The Book of Treasure Maps is a supplement for fantasy role-playing games published by Judges Guild in 1979.

Contents
The Book of Treasure Maps contains five miniscenarios, each a dungeon that the player characters are led to via treasure map.  Each dungeon has a hand-drawn map for the players and a complete map for the GM.
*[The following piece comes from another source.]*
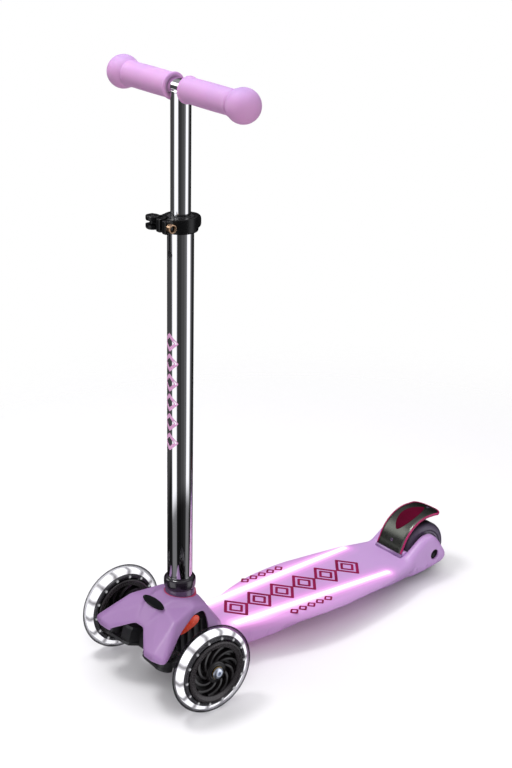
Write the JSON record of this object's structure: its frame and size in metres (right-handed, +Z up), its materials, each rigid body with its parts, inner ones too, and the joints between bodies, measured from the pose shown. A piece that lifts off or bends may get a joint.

The booklet contains five treasure maps plus accompanying scenarios and dungeon settings. These are set in the world on maps published by Judges Guild; however, they can be transferred intact into the gamemaster's own world. "The Lost Temple" is two levels of medium difficulty; "The Tomb of Aethering the Damned", one level; "The Lone Tower", a multi-level of slightly more difficulty; "Willchidar's Well", three small levels of medium difficulty; and "The Crypts of Arcadia", a large one-level maze about equal to "The Lone Tower".

Publication history
The Book of Treasure Maps was written by Jennell Jaquays, and was published by Judges Guild in 1979 as a 48-page book.

Reception
Elisabeth Barrington reviewed The Book of Treasure Maps in The Space Gamer No. 29. Barrington commented that "Each scenario comes with plenty of background information, accompanying rumors, maps for characters and the DM, and a wide variety of nasties. Well-written, it is easy to read and figure out. The maps appear in imaginative places - such as written in moon runes on a +1 shield - and are very clear. All five are easily placed anywhere the DM desired; he is not limited by the JG's own worlds. They are good for one campaign apiece, but if one wishes, they may be continued." She continued, "There is little to criticize about this book. The Book of Treasure Maps assumes a working knowledge of the D&D system, but that is about all." Barrington concludes her review by saying, The Book of Treasure Maps I recommend to almost any player who wished a good example of a one-night campaign set-up, whether he had his own campaign world or not; whether he had been playing two weeks or two years."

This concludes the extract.